Known in South Africa as "perlemoen", abalone is so endangered the government has drastically reduced the total allowable catch in the wild and attempted to encourage saltwater farming of the curlicue-shaped shellfish.
Resembling a giant limpet and a distant relative of garden snails, it thrives only in oceans or special land-based farms that use seawater to cultivate the creatures.

'The amount of illegal abalone confiscated in South Africa has skyrocketed'
Abalone's growing popularity in Asia, where it is a status symbol and reputed aphrodisiac, has spurred sophisticated smuggling rings, some linked to China's notorious Triad gangs, according to South Africa's Institute of Security Studies.

The amount of illegal abalone confiscated in South Africa has skyrocketed to more than a million shellfish from a mere 21 000 in 1994. It is now common for police to pull over trucks, sometimes refrigerated, carrying illegal abalone on the roads of the Western Cape and Eastern Cape, where most of the delicacy is harvested. "We've had good successes, especially towards the end of 2006, where we seized huge quantities of abalone - this is just the tip of the iceberg," said Captain Billy Jones, a spokesperson for the Western Cape provincial police. But legitimate businesses also see a future in abalone farming in South Africa. 'Abalone farming has the highest economic value as compared to all other farmed products'
Production accounts for 60 percent of the country's aqua-culture revenues.

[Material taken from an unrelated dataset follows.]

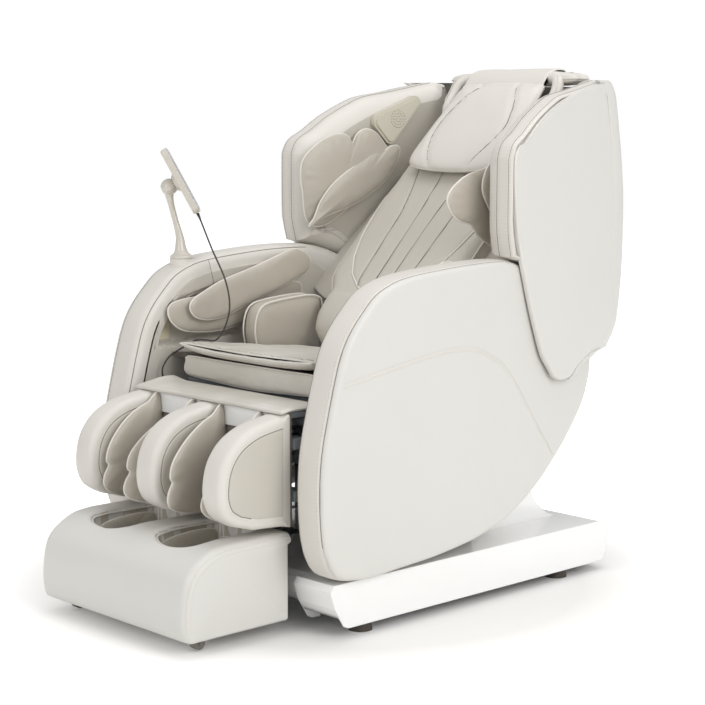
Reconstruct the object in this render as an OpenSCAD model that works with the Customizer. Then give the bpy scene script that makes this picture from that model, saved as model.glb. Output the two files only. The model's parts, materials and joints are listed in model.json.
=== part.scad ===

In 2006 it was worth more than R141-million and employed about 800 people.

"Abalone farming has the highest economic value as compared to all other farmed products and is the highest employer within the marine aquaculture sector," said Blessing Manale, spokesperson for South Africa's department of environmental affairs. He said the department hoped job losses in shrinking abalone fishery could be offset in the burgeoning farm-raised sector, which in 2006 produced more than 900 tons of abalone and is projected to hit the 1 000 ton mark in 2007.

Read the entire article SA caters to Asia's craving for 'perlemoen', News for South Africa (February 06 2007 at 11:44AM)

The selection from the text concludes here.